Mr Rivera – real name, Vincent Legrend Walters – was last night in the custody of the US authorities and awaiting extradition to face charges of murdering a young woman in San Diego nearly 24 years ago.
He stands accused of kidnapping Christina Reyes and two other men to use as hostages in an attempt to recover a stash of crystal meth that was being held by another drug dealer.
Ms Reyes died almost instantly because Mr Walters used a chemical-soaked rag to gag her. As well as murder, he faces drug trafficking, kidnapping and firearms charges.
Mr Walters' brother, Martin, is already serving 25 years in jail in the US over the murder.
The fugitive was arrested in the early hours of Saturday morning after the US authorities narrowed down his whereabouts, and officers in Cancun heard that he had boasted to friends about being on the run from San Diego. By yesterday, the US marshals service had triumphantly stamped "Captured" across Mr Walters' face on the web page of its "15 most wanted".
Steven Stafford, marshal for the southern district of California, said he was "thrilled with the capture of this violent fugitive".
"This is a prime example of the sheer determination and persistence we have when tracking down a wanted criminal," he said.
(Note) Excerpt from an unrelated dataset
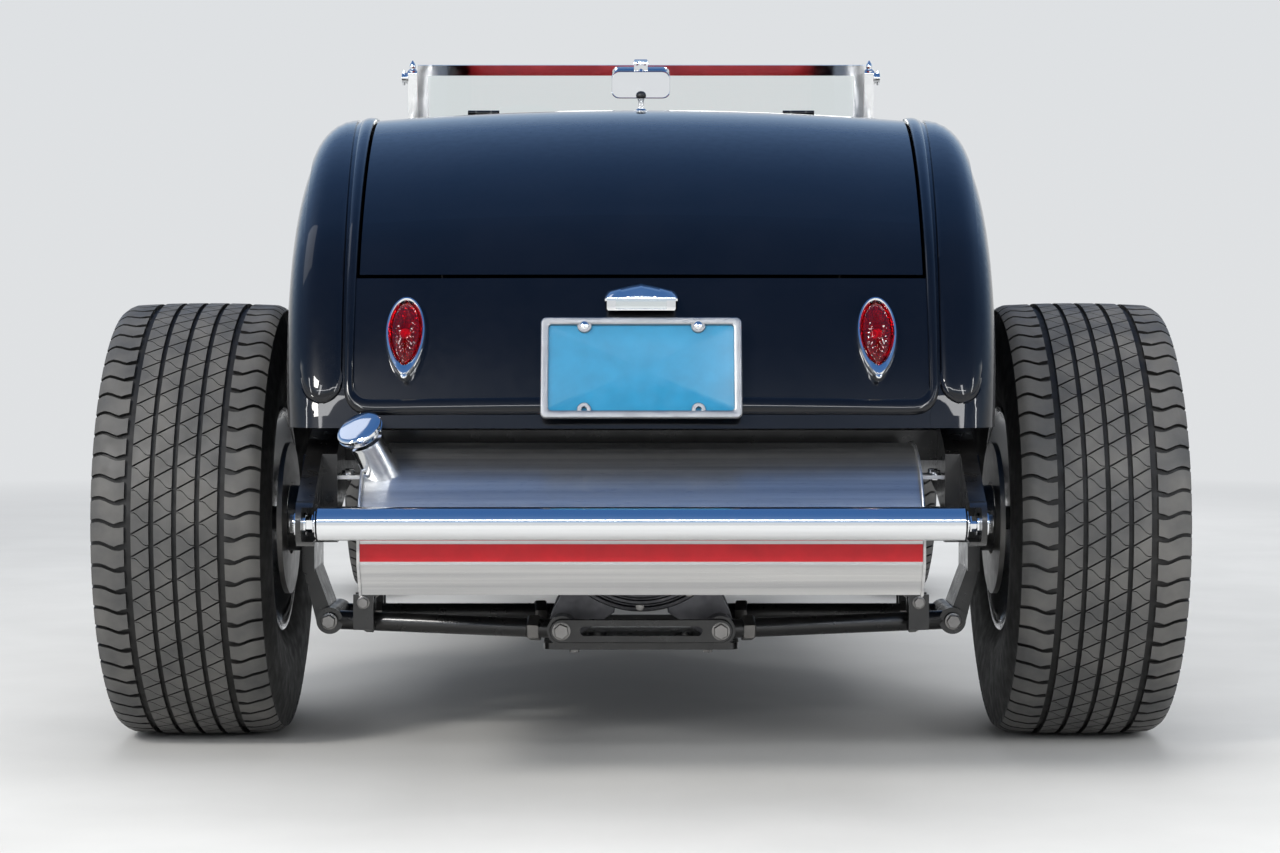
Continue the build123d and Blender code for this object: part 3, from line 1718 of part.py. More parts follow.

In Cancun, airport managers were rushing to insist that Mr Walters was not an employee of theirs, and thus not subject to the strict background checks typical for workers in the secure areas of the airport. The hotel complex for which Mr Walters worked is in Puerto Morelos, just south of Cancun, an airport official told reporters.
Mr Walters, now 45, fled San Diego before a grand jury indicted him in 1999. He had been snared by an undercover Drug Enforcement Agency operation the previous year after allegedly purchasing $20,000- worth of chemicals to make methamphetamine.
When one of his associates became paranoid holding on to the finished crystal meth, he handed it on to a local drug dealer, who in turn gave it to his friend Jay Bareno.
Wanting their drugs back, Mr Walters tracked down the local dealer, who no longer had the drugs, and kidnapped him, along with his friend and his friend's girlfriend, Ms Reyes. Bareno agreed to exchange the drugs for the hostages, but after returning the drugs, he found only two of the three alive.